Michael Byers holds the Canada Research Chair in Global Politics and International Law at the University of British Columbia.

Canada has agreed to negotiate an extradition treaty with China – a country where trials are politicized, confessions are secured through torture, defence lawyers are harassed and detained, and the death penalty is applied for a wide variety of crimes.

It is impossible to imagine an extradition treaty with China that respects international human rights and the Canadian Charter of Rights and Freedoms.

There is no due process in China. Chinese police, prosecutors and judges are controlled by the Communist Party, and many trials are the culmination of internal power struggles.

Most accused individuals are denied representation. According to a U.S. State Department report, the repression and coercion of Chinese defence lawyers became "particularly severe" in 2015, with "hundreds of lawyers and law associates interrogated, investigated, and in many cases detained in secret locations for months without charges or access to attorneys or family members."

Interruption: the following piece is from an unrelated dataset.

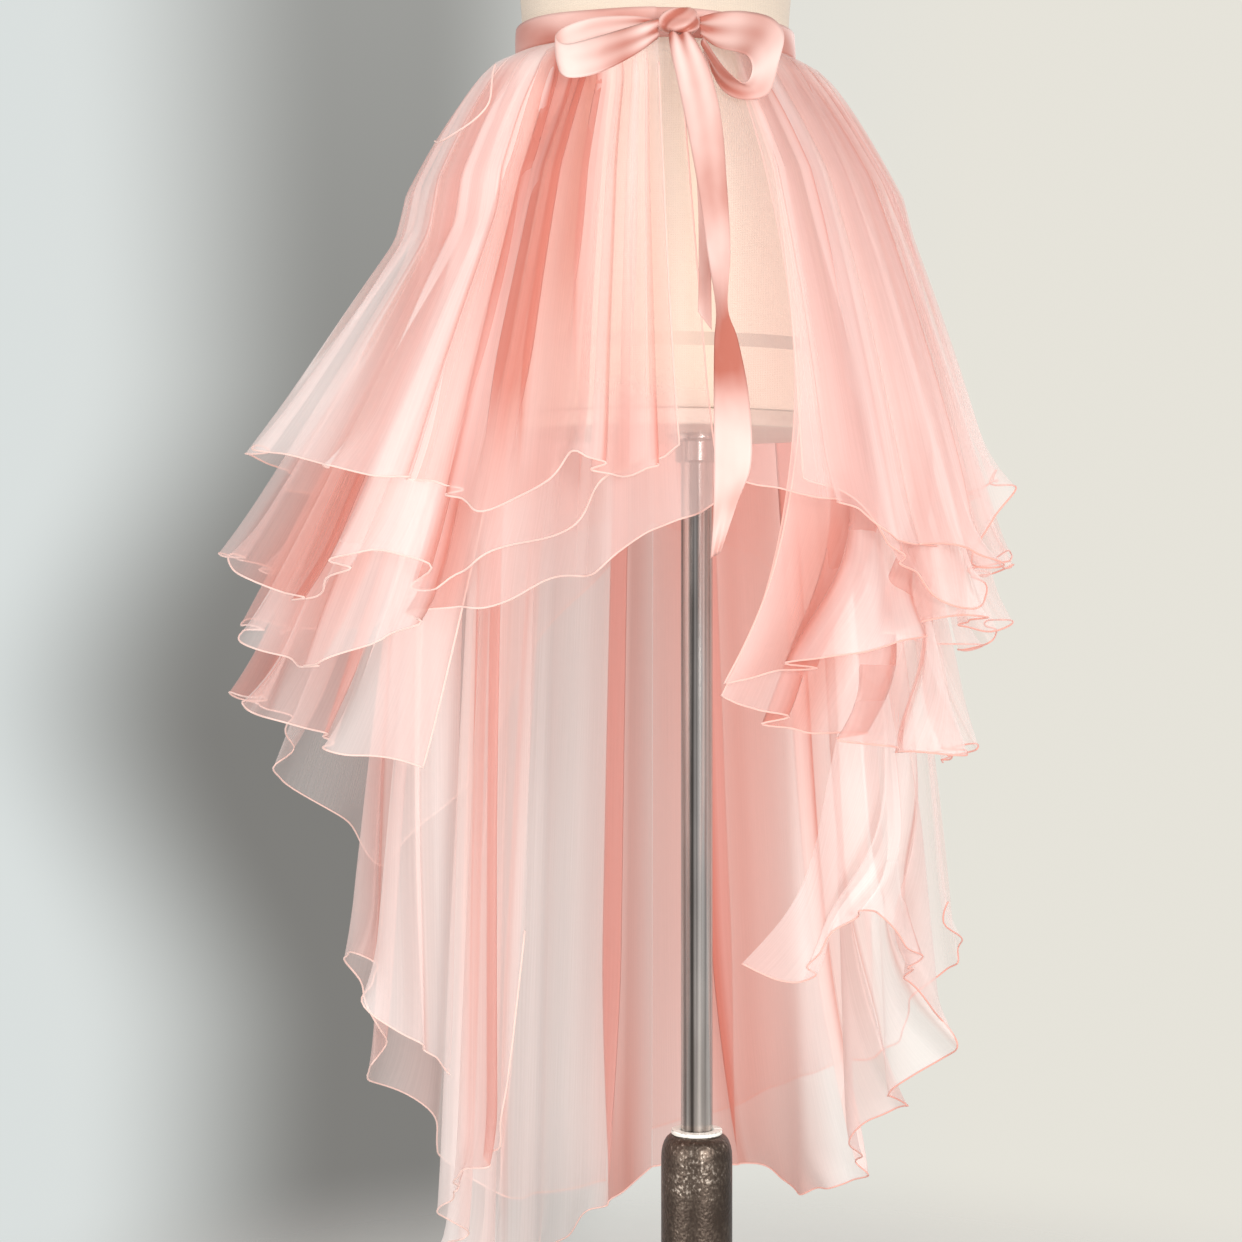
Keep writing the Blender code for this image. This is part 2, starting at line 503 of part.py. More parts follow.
def lower_tube(bronze, ivory):
    """The thick lower tube, its blind bore for the pole, its rounded shoulder, and the collar on its rim."""
    floor = TUBE_TOP_HEIGHT - BORE_DEPTH
    outline = [(BORE_RADIUS, floor), (BORE_RADIUS, TUBE_TOP_HEIGHT), (COLLAR_RADIUS, TUBE_TOP_HEIGHT)]
    for angle in (90, 60, 30, 0):
        outline.append((
            COLLAR_RADIUS + (TUBE_RADIUS - COLLAR_RADIUS) * math.cos(math.radians(angle)),
            TUBE_SHOULDER_HEIGHT + TUBE_SHOULDER_RISE * math.sin(math.radians(angle)),
        ))
    outline.append((TUBE_RADIUS, BASE_HEIGHT + SEAM_GAP))
    turned("stand_lower_tube", outline, bronze)
    rim = TUBE_TOP_HEIGHT + SEAM_GAP
    turned("tube_collar", (
        (BORE_RADIUS, COLLAR_TOP_HEIGHT), (COLLAR_RADIUS, COLLAR_TOP_HEIGHT),
        (COLLAR_RADIUS, rim), (BORE_RADIUS, rim),
    ), ivory, is_ring=True)


def pole_and_board(steel, board):
    """The pole with its flange, and the board that closes the form's underside."""
    plate_bottom = FORM_BOTTOM_HEIGHT - SEAM_GAP - PLATE_THICKNESS
    flange_bottom = plate_bottom - SEAM_GAP - FLANGE_THICKNESS
    foot = TUBE_TOP_HEIGHT - BORE_DEPTH + SEAM_GAP
    turned("pole", (
        (FLANGE_RADIUS, plate_bottom - SEAM_GAP), (FLANGE_RADIUS, flange_bottom),
        (SOCKET_RADIUS, flange_bottom - 0.002), (SOCKET_RADIUS, flange_bottom - SOCKET_HEIGHT),
        (POLE_RADIUS, flange_bottom - SOCKET_HEIGHT - 0.001), (POLE_RADIUS, foot),
    ), steel)
    low = FORM_SECTIONS[0]._replace(height=plate_bottom)
    high = low._replace(height=FORM_BOTTOM_HEIGHT - SEAM_GAP)
    lofted("form_bottom_board", (low, high), board)


def bow_knot(finish):
    """The wrapped knot: a rounded block, narrower at its top and bottom, whose lower half leans forward."""
    rings, count = 7, 16
    points = []
    for ring in range(rings):
        lift = math.radians(-75 + 150 * ring / (rings - 1))
        spread = math.cos(lift) ** 0.5
        below = KNOT_HALF_HEIGHT * math.sin(lift)
        for index in range(count):
            angle = math.tau * index / count
            across = math.copysign(abs(math.cos(angle)) ** KNOT_CORNER, math.cos(angle))
            inwards = math.copysign(abs(math.sin(angle)) ** KNOT_CORNER, math.sin(angle))
            points.append((
                KNOT_CENTRE[0] + KNOT_HALF_WIDTH * across * spread,
                KNOT_CENTRE[1] + KNOT_HALF_DEPTH * inwards * spread - KNOT_LEAN * max(0.0, below),
                KNOT_CENTRE[2] - below,
            ))
    new_object("bow_knot", points, capped_faces(rings, count), finish)


def neck_cap(board):
    """The cap on the form's neck, chamfered round its top."""
    neck = FORM_SECTIONS[-1]
    low = Section(neck.height + SEAM_GAP, CAP_HALF_WIDTH, CAP_HALF_DEPTH, neck.shift_x, neck.shift_y)
    middle = low._replace(height=low.height + CAP_HEIGHT - CAP_CHAMFER_HEIGHT)
    high = low._replace(
        height=low.height + CAP_HEIGHT,
        half_width=CAP_HALF_WIDTH - CAP_CHAMFER_WIDTH,
        half_depth=CAP_HALF_DEPTH - CAP_CHAMFER_WIDTH,
    )
    lofted("form_neck_cap", (low, middle, high), board)


def main():
    for old in list(bpy.data.objects):
        bpy.data.objects.remove(old, do_unlink=True)
    organza = material("organza", ORGANZA, 0.6)
    satin = material("satin", SATIN, 0.35)
    linen = material("linen", LINEN, 0.9)
    board = material("board", BOARD, 0.6)
    steel = material("steel", STEEL, 0.3, 1.0)
    bronze = material("bronze", BRONZE, 0.5, 0.7)
    ivory = material("ivory_plastic", IVORY_PLASTIC, 0.5)
    stand_base(bronze)
    lower_tube(bronze, ivory)
    pole_and_board(steel, board)
    lofted("form_torso", form_levels(), linen)
    neck_cap(board)
    waistband(satin)
    bow_knot(satin)
    for name, rows in (
        ("bow_loop_left", LOOP_LEFT), ("bow_loop_right", LOOP_RIGHT),
        ("bow_tail_front", TAIL_FRONT), ("bow_tail_back", TAIL_BACK),
    ):
        ribbon_strip(name, rows, satin)
    for side in PANELS.values():
        for panel in side:
            cloth_panel(panel, organza)


main()
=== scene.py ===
"""A sheer ruffled overskirt with a satin bow, on a dress form and its stand.

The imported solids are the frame, and each piece here gives one of them its drape, its hem and its finish.
Metres, +Z up, -Y the front. The skirt has its own upright axis: a turn is an angle round it in degrees,
from the front towards the side of the panel it describes, and a drop is a height below the waist line.
"""

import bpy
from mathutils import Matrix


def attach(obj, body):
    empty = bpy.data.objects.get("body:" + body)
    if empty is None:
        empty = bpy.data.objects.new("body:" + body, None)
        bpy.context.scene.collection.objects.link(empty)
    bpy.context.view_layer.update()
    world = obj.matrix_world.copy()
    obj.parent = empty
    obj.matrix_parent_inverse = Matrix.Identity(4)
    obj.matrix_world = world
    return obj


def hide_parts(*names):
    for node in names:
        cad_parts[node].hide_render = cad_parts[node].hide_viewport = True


bl_info = {
    "name": "Ruffled organza skirt",
    "version": (1, 0, 0),
    "blender": (4, 5, 0),
    "location": "View3D > Sidebar > Skirt",
    "description": "Hangs a tiered organza skirt with a satin bow on a dress form",
    "category": "Add Mesh",
}

import math
from collections import namedtuple

import bpy
import numpy as np
from mathutils import Matrix, Vector

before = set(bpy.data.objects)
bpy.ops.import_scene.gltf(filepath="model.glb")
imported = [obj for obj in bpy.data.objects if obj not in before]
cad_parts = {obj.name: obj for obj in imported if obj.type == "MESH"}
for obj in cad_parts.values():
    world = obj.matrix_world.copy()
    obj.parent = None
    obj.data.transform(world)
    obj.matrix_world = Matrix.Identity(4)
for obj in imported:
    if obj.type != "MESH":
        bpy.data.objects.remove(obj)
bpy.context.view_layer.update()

# Driving sizes
WAIST_HEIGHT = 1.216
WAIST_HALF_WIDTH = 0.1185
WAIST_HALF_DEPTH = 0.0845
FORM_TURN = 10.0  # the form and waistband face this far towards +X
SKIRT_AXIS_X = -0.036
SEAM_GAP = 0.0003

BAND_HEIGHT = 0.025
BAND_THICKNESS = 0.0014
BAND_LENGTH = 0.67
RIBBON_WIDTH = 0.028
BACK_SEAM_TURN = 180.0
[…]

Defendants in China have no opportunity to challenge the "evidence" against them. The Canadian government, or a Canadian judge, would be similarly unable to evaluate the evidence behind an extradition request. By negotiating a treaty, the Canadian government is indicating a willingness to take Chinese prosecutors at their word.

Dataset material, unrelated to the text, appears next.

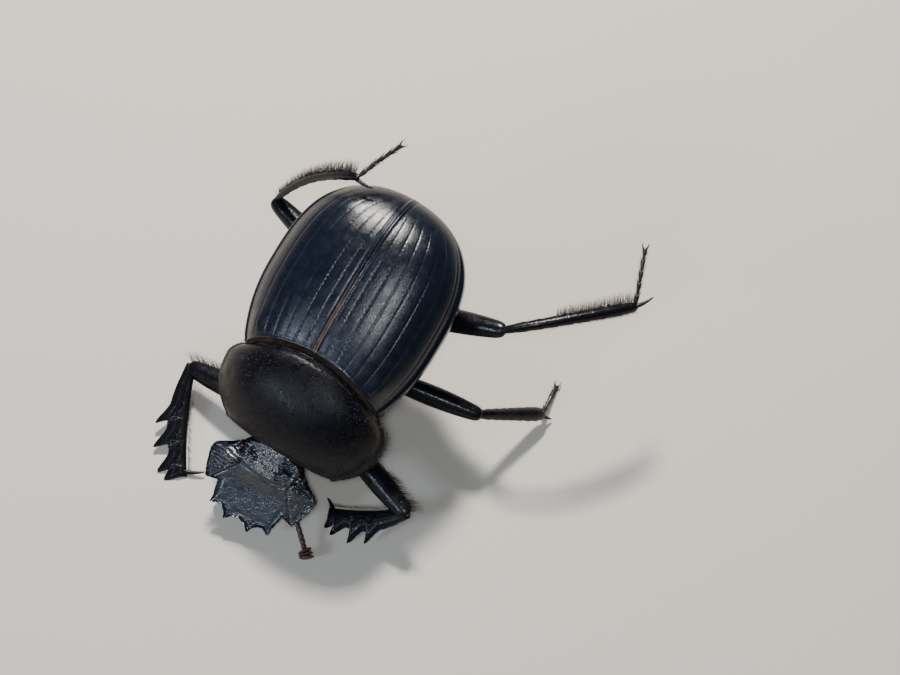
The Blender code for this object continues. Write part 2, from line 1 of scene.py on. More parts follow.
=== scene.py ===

Capital punishment was removed from the Canadian legal system in 1976. Last year, China executed three times as many people as all other countries in the world combined.

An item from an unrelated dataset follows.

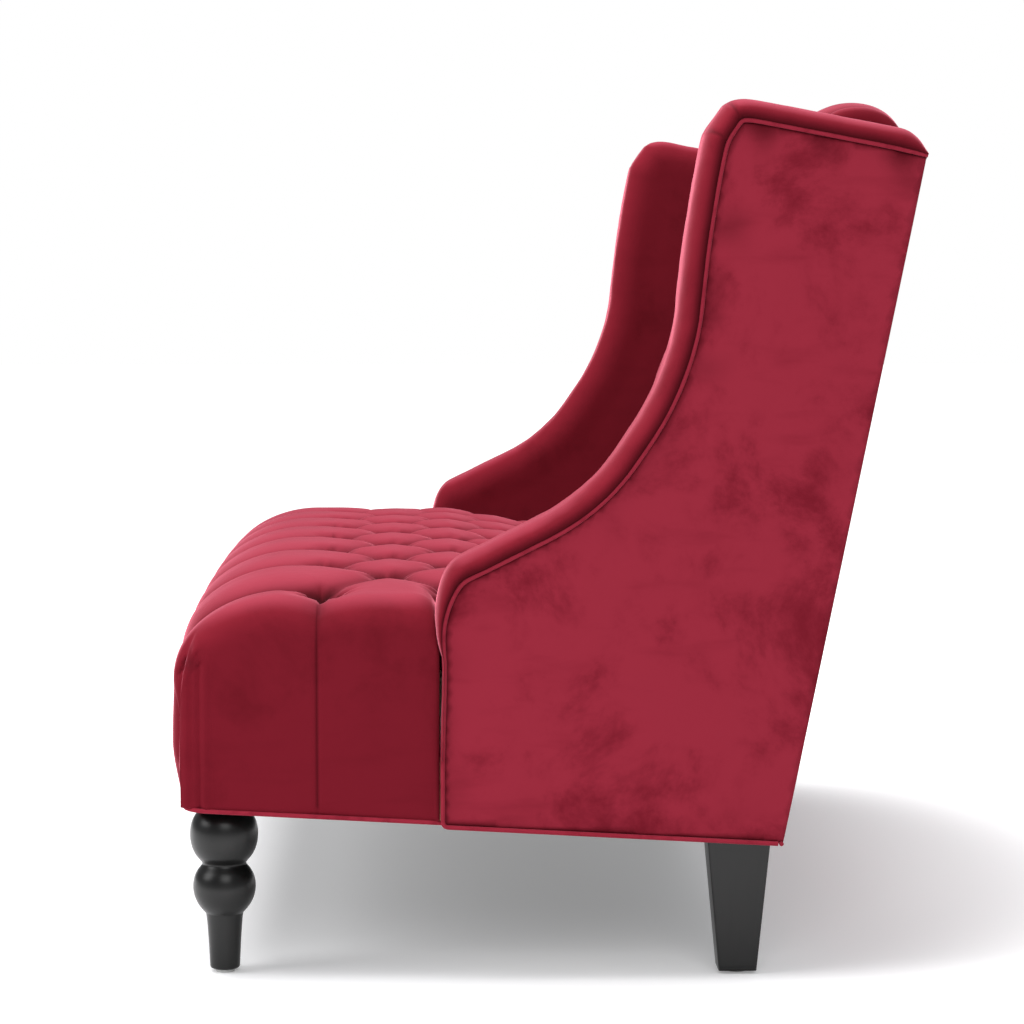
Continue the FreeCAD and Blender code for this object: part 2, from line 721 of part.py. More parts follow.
def make_seat_welt():
    """Eight sided piping along the foot of the seat: one side, the front and the other side."""
    x = seat_side_x - welt_radius / 2.0
    y = seat_tuck + welt_radius / 2.0
    z = -welt_radius
    r = seat_corner_radius
    rear = seat_ear_y - ear_gap - seat_front_y
    slant = quarter_slant(r)
    points = [Vector(-x, rear, z), Vector(-x, y + r, z), Vector(slant - x, y + slant, z), Vector(r - x, y, z),
              Vector(x - r, y, z), Vector(x - slant, y + slant, z), Vector(x, y + r, z), Vector(x, rear, z)]
    path = Part.Wire([Part.makeLine(points[0], points[1]),
                      Part.Arc(points[1], points[2], points[3]).toShape(),
                      Part.makeLine(points[3], points[4]),
                      Part.Arc(points[4], points[5], points[6]).toShape(),
                      Part.makeLine(points[6], points[7])])
    turns = [math.radians(22.5 + 45.0 * corner) for corner in range(9)]
    corners = [points[0] + Vector(math.cos(turn), 0, math.sin(turn)) * welt_radius for turn in turns]
    return tilted(path.makePipeShell([Part.makePolygon(corners)], True, False))


keep("seat_welt", make_seat_welt())


# Back frame
frame_top_z = crest_z - rest_gap
post_in = inner_board_x - post_width
post_foot = on_base(-far, far, rail_height, far, -far, far)
frame_front = cover_board + post_depth

post = on_back(back_foot_z, frame_top_z, cover_board, frame_front, post_in, inner_board_x)
keep_pair("back_post", post.common(post_foot))


def back_rail(middle_z):
    half = back_rail_height / 2.0
    return on_back(middle_z - half, middle_z + half, cover_board, frame_front, -post_in, post_in)


top_rail_z = frame_top_z - back_rail_height / 2.0
keep("back_top_rail", back_rail(top_rail_z))
keep("back_middle_rail", back_rail(middle_rail_z))
keep("back_lower_rail", back_rail(lower_rail_z))

uprights = []
for x in (-upright_x, upright_x):
    for z0, z1 in ((lower_rail_z, middle_rail_z), (middle_rail_z, top_rail_z)):
        foot = z0 + back_rail_height / 2.0
        head = z1 - back_rail_height / 2.0
        uprights.append(on_back(foot, head, cover_board, frame_front,
                                x - upright_width / 2.0, x + upright_width / 2.0))
keep("back_uprights", *uprights)

web_low = lower_rail_z - back_rail_height / 2.0
web_front = frame_front + strap_thickness
web_top = frame_front + 2.0 * strap_thickness
upright_straps = [on_back(web_low, frame_top_z, frame_front, web_front, x, x + strap_width)
                  for x in spread(back_straps_upright, strap_width - neck_x, neck_x - strap_width, strap_width)]
keep("back_webbing_upright", *upright_straps)
level_places = spread(back_straps_cross, web_low + strap_width, top_rail_z - strap_width, strap_width)
level_straps = [on_back(z, z + strap_width, web_front, web_top, -neck_x, neck_x) for z in level_places]
keep("back_webbing_cross", *level_straps)
deck_front = web_top + sheet
keep("back_deck", on_back(web_low, frame_top_z, web_top, deck_front, -neck_x, neck_x))

outside_back = on_back(-far, frame_top_z, 0.0, cover_board, -half_width, half_width)
keep("outside_back", outside_back.common(above_base(welt_radius - panel_drop)))
welt_y = rear_y(base_z(back_foot_y) - panel_drop, welt_radius)
welt_z = base_z(back_foot_y) - panel_drop
welt_start = Vector(-half_width, welt_y, welt_z)
back_welt = Part.makeCylinder(welt_radius, 2.0 * half_width, welt_start, Vector(1, 0, 0))
keep("back_welt", back_welt)


# Back cushion
def inside_y(z, depth=0.0):
    """The inside back at height z, moved back by depth measured square to it."""
    crest_front = crest_y - crest_radius * math.cos(inside_rake)
    crest_front_z = crest_z + crest_radius * math.sin(inside_rake)
    return crest_front + (z - crest_front_z) * math.tan(inside_rake) + depth / math.cos(inside_rake)


def make_back_foam():
    """The wedge between the deck sheet and the tufted pad, thicker towards the seat."""
    low = back_bottom_z
    top = frame_top_z
    rear = deck_front + rest_gap
    pad_rear = crest_radius + rest_gap
    points = [(rear_y(low, rear), low), (inside_y(low, pad_rear), low),
              (inside_y(top, pad_rear), top), (rear_y(top, rear), top)]
    return prism(points, -neck_x, neck_x)


keep("back_foam_core", make_back_foam())


def make_back_cushion():
    length = (crest_z + crest_radius - back_bottom_z) / math.cos(inside_rake) + tuft_pitch
    turn = 180.0 - inside_rake_deg
    skin = (1.0 - core_share / 2.0) * crest_radius
    pad = tufted_pad(neck_x, back_first_row, length, crest_radius, turn, skin)
    pad.translate(Vector(0, -crest_radius, crest_radius))
    pad.rotate(Vector(0, 0, 0), Vector(1, 0, 0), 270.0)
    pad.rotate(Vector(0, 0, 0), Vector(0, 0, 1), 180.0)
    pad.rotate(Vector(0, 0, 0), Vector(1, 0, 0), -inside_rake_deg)
    pad.translate(Vector(0, crest_y, crest_z))
    bounds = box(-neck_x, neck_x, seat_rear_y + rest_gap, far, back_bottom_z, far)
    return pad.common(bounds).removeSplitter()


keep("back_cushion", make_back_cushion())

print("nodes", len(nodes), "solids", sum(len(shape.Solids) for shape in nodes.values()))
for name, shape in nodes.items():
    if not shape.isValid():
        print("not valid:", name)
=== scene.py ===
# %% [markdown]
# # A high back settee in red velvet
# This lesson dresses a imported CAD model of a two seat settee. The CAD gives every size and place. Blender
# gives what the eye reads as cloth: tufts with deep dimples, pleats, a padded border round each wing,
# piping, and a pile that shows lighter or darker as it has been brushed.
#
# The frame comes first. Every measure below is in metres, with the floor at Z = 0, the sitter facing -Y and
# the width along X. Right and left in the names are as seen by someone who faces the settee: right is +X.

# %% Load the frame
import json
import math

import bmesh
import bpy
import numpy as np
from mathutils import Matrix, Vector, noise
from mathutils.geometry import delaunay_2d_cdt


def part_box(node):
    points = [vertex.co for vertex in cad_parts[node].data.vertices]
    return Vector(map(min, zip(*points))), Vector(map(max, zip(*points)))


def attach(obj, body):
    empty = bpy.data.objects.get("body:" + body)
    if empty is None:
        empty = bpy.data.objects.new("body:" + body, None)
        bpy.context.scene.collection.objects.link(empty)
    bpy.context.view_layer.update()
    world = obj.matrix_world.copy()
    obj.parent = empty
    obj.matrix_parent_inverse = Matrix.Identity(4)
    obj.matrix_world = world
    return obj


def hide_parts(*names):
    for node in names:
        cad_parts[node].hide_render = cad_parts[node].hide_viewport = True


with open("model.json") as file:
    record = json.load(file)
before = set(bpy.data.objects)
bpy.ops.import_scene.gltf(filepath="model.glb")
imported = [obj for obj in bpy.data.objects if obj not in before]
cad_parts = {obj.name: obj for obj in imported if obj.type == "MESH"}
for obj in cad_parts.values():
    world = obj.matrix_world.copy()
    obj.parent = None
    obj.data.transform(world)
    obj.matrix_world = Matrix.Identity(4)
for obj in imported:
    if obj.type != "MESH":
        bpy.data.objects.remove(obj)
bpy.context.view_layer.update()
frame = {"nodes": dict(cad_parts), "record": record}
nodes = frame["nodes"]

# %% [markdown]
# ## Camera
# The photograph was taken with a long lens, almost square to the settee's right side and a little above the
# seat. A long lens keeps the near and the far wing nearly the same size. The camera is placed by its real
# position and by two small angles, so that the same view can be found again.

# %% Camera
camera_place = Vector((3.952, -0.1436, 0.8195))
tilt_down = math.radians(4.814)
turn_to_rear = math.radians(1.768)
photo_width = 1024
focal_in_pixels = 2948.0

aim = Vector((-math.cos(turn_to_rear) * math.cos(tilt_down),
              math.sin(turn_to_rear) * math.cos(tilt_down), -math.sin(tilt_down)))
lens = bpy.data.cameras.new("camera")
lens.sensor_width = 36.0
lens.sensor_fit = "HORIZONTAL"
lens.lens = lens.sensor_width * focal_in_pixels / photo_width
lens.clip_end = 50.0
camera = bpy.data.objects.new("camera", lens)
camera.location = camera_place
camera.rotation_euler = aim.to_track_quat("-Z", "Y").to_euler()
bpy.context.scene.collection.objects.link(camera)
bpy.context.scene.camera = camera
print("lens", round(lens.lens, 1), "mm")

# %% [markdown]
# ## Node helpers
# Every material below is a small network of nodes. One helper adds a node, and for each input takes either a
# plain value or the socket that feeds it, so that a material reads as a list of what goes into what.

# %% Node helpers
def add_node(tree, kind, inputs=None, **settings):
    """A new node with its settings; each input is given a value or linked to the socket that feeds it."""
    node = tree.nodes.new(kind)
    for name, value in settings.items():
        setattr(node, name, value)
    for name, value in (inputs or {}).items():
        if isinstance(value, bpy.types.NodeSocket):
            tree.links.new(value, node.inputs[name])
        else:
            node.inputs[name].default_value = value
    return node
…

The Supreme Court of Canada has ruled that Canada cannot extradite a suspect to face a death penalty, and must therefore seek an assurance that capital punishment will not be applied. For this reason, any extradition treaty with China would likely make an assurance a prerequisite for the transfer of an accused. But the Canadian government lacks the resources to follow up on hundreds of transferred suspects, once they disappear into the Chinese prison system. Nor is the Chinese government likely to allow such access.

It is well-established that China uses torture. Last February, the United Nations Committee Against Torture said it was "seriously concerned over consistent reports indicating that the practice of torture and ill treatment is still deeply entrenched in the criminal-justice system, which overly relies on confessions as the basis for convictions."

Both Canada and China are parties to the Convention Against Torture, article 3 of which prohibits extradition if there are "substantial grounds" for believing that the person sought would face torture if transferred.

The Canadian government might believe that a provision in an extradition treaty, requiring China to promise good treatment, would somehow suffice. But by ratifying the Convention against Torture, China has already promised not to torture people, and it routinely breaks that promise.

In Justice Dennis O'Connor's 2006 report after the Maher Arar Inquiry, he concurred with the testimony of one witness, who said "assurances from totalitarian regimes that they will not torture detainees are of no value and should not be relied upon for the purposes of article 3 of the Convention against Torture."

An extradition treaty with a country that practises torture faces the additional problem of ensuring that the evidence behind an extradition request has not itself been obtained through coercive means.

Fortunately, Canadian courts would probably find any extradition treaty with China to be inconsistent with the Charter of Rights and Freedoms. Moreover, during extradition hearings, Canadian judges would consider China's record of torturing suspects, and likely block many extraditions from taking place.

According to Charles Burton, a former Canadian diplomat who served in Beijing, the Department of Justice has advised against the negotiation of a treaty. "We don't have an extradition treaty with China for fairly clear reasons," he told The Globe and Mail. "The rules of evidence are not the same there. There are reports of death sentences for white-collar crime and pervasive evidence of torture and interrogation."

Prime Minister Justin Trudeau is naive if he thinks an extradition treaty with China could respect human rights. He is even more naive if he thinks that, by negotiating such a treaty, he can exert a positive influence on China – somehow forcing police, prosecutors and judges there to comply with international norms.

How many lives is Mr. Trudeau prepared to risk through this experiment? How much damage is he prepared to inflict on Canada's reputation as a defender of human rights?